Natasha Campbell-McBride

[2011 July] How a Physician Cured Her Son's Autism

Download Interview Transcript  My first born son was diagnosed autistic at the age of three which threw me into a huge learning curve because I had to find a solution to his problem because my own profession had nothing to offer which was a bit of a shock for me. Having found all those solutions, I went back to the university. I completed a second postgraduate degree in human nutrition and learned many more other things. As a result, my son fully recovered. He is not autistic anymore. He is living a normal life.  I have a clinic in Cambridge in England, in the UK which is very busy with children and adults with learning disabilities, neurological disorders, psychiatric disorders and children and adults with immune disorders and digestive problems.

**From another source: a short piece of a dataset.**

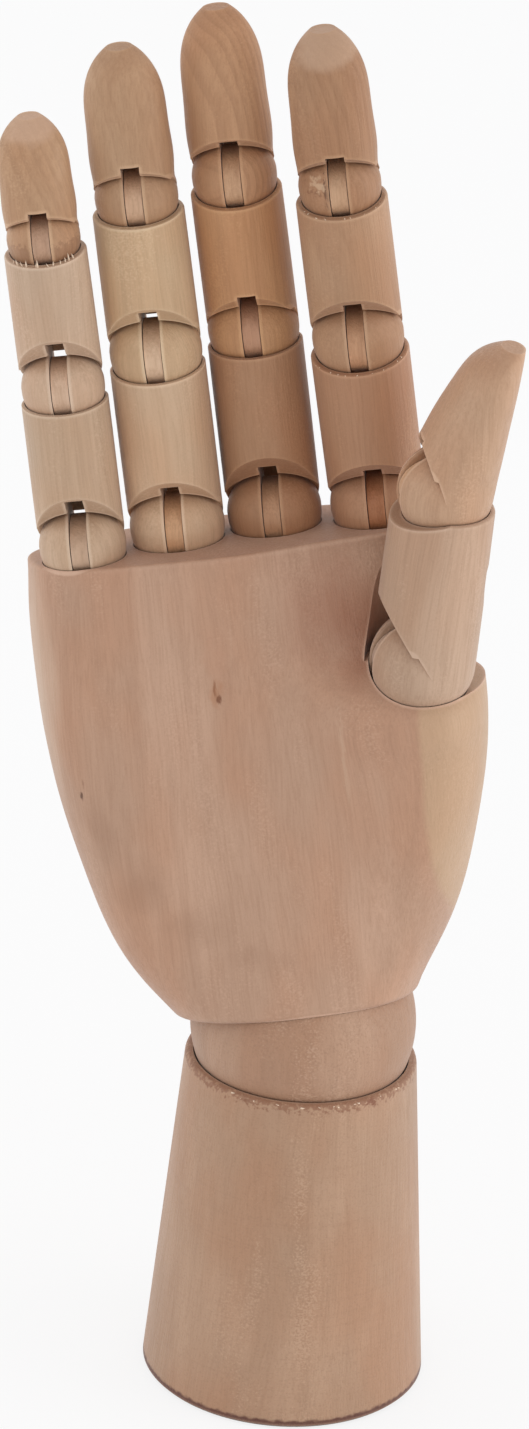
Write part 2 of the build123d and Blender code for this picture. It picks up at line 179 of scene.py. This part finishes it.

It was 1 in 10,000 when I graduated. It was a very rare disorder. Even I as a medical graduate have never seen an autistic patient. By the time I graduated from my medical school I have never an autistic individual. I have seen other psychiatric conditions through my course in psychiatry but have never seen an autistic child. To be honest, the first autistic child that I have encountered was my own. As I said, 20 years ago in the Western world and certainly in the English-speaking world, we were diagnosing one child in 10,000. Fifteen years ago, we were diagnosing and five years ago we were diagnosing one child in 150 which is almost a 40-fold increase in incidence. Now in Britain and some countries, we are diagnosing one child in 66.